GOAL OF THE EXERCISE => Using the records below, locate all lines containing "part" and return them.

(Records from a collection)
-------------------------

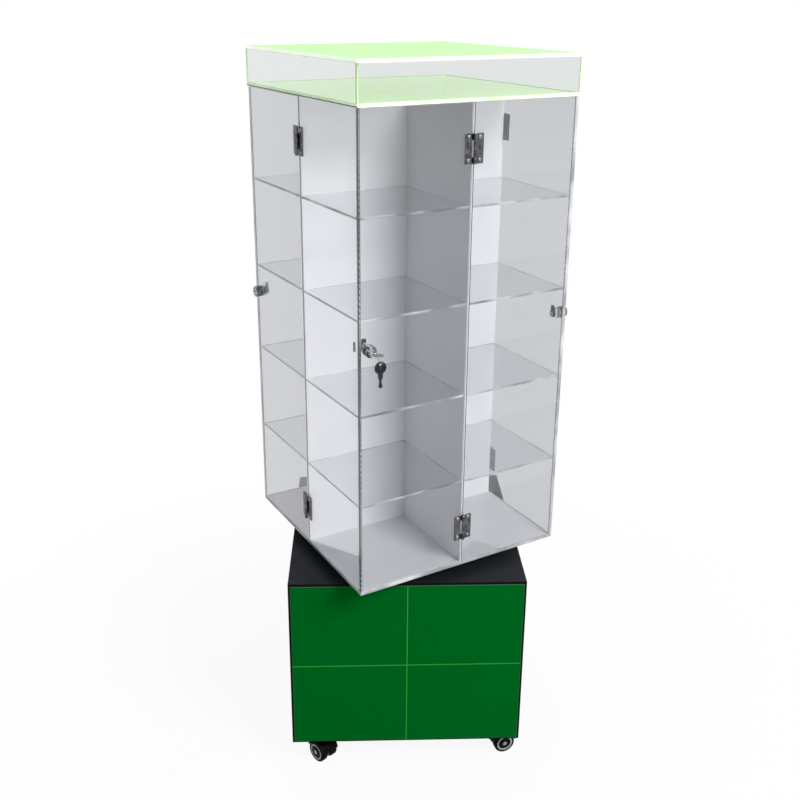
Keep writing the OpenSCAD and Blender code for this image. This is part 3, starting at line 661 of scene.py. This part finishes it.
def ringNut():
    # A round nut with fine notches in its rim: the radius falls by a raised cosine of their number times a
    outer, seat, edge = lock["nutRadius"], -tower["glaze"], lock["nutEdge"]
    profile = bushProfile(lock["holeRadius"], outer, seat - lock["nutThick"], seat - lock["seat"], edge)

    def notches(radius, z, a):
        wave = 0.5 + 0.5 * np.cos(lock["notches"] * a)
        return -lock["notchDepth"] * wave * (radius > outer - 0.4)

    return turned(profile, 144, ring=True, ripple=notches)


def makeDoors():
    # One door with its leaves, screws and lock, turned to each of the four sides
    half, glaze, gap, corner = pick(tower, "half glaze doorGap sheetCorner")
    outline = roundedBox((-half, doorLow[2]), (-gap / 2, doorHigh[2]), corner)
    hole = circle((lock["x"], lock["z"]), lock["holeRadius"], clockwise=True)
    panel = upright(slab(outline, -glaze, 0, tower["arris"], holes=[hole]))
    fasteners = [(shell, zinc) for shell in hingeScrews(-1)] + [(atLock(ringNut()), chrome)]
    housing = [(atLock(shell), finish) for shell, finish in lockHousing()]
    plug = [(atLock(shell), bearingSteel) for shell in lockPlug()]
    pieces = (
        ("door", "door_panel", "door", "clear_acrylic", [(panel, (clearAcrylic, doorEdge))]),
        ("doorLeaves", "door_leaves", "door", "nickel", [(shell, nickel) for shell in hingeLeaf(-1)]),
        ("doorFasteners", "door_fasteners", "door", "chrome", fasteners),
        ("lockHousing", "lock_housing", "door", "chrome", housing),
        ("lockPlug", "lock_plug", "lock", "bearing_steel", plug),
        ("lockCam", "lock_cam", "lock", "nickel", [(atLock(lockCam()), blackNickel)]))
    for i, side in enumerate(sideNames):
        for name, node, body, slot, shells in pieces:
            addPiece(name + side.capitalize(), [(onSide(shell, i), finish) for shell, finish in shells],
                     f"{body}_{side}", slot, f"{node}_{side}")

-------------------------

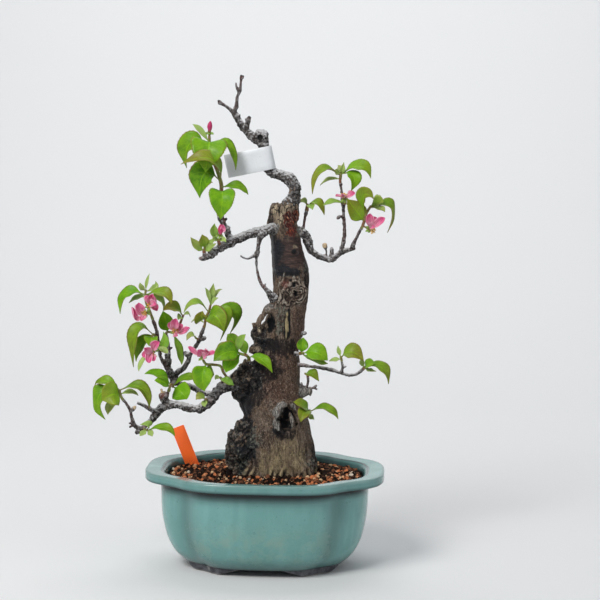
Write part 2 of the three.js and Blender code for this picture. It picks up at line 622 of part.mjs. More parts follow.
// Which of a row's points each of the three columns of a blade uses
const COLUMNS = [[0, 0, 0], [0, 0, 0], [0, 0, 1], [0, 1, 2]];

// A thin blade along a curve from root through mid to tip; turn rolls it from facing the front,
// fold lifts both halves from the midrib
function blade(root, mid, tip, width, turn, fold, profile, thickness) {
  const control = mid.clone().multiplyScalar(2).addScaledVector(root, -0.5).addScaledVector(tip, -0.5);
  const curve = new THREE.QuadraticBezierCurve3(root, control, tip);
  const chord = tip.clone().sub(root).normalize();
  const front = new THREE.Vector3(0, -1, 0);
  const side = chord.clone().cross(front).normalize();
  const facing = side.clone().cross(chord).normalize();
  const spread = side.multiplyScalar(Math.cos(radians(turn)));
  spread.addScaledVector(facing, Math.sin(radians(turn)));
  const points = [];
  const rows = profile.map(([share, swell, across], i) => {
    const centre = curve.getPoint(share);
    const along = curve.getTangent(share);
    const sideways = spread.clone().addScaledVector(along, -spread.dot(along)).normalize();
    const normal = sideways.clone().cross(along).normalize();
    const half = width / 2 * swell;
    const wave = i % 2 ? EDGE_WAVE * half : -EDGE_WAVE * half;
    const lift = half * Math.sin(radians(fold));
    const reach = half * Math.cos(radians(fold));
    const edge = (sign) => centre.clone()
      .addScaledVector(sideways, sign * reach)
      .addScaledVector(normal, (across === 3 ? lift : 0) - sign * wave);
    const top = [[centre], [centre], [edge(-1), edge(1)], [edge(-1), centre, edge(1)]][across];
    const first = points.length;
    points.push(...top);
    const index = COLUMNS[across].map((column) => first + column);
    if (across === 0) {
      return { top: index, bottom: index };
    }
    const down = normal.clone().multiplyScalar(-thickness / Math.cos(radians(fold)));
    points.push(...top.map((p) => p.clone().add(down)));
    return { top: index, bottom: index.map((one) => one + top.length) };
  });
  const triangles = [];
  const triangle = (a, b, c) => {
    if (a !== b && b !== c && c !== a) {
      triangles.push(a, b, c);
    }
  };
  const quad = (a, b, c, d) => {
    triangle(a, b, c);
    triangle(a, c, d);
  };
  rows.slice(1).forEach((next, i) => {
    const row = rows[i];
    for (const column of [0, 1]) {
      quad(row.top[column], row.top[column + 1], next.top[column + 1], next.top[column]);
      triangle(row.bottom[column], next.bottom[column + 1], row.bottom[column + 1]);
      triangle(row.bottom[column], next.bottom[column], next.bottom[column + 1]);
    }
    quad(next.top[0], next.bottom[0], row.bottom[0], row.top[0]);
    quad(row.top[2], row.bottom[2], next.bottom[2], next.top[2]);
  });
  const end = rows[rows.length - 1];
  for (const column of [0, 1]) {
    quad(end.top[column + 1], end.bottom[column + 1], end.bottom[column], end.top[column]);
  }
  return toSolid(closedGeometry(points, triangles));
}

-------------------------

EXERCISE RESULT =>
Keep writing the OpenSCAD and Blender code for this image. This is part 3, starting at line 661 of scene.py. This part finishes it.
Write part 2 of the three.js and Blender code for this picture. It picks up at line 622 of part.mjs. More parts follow.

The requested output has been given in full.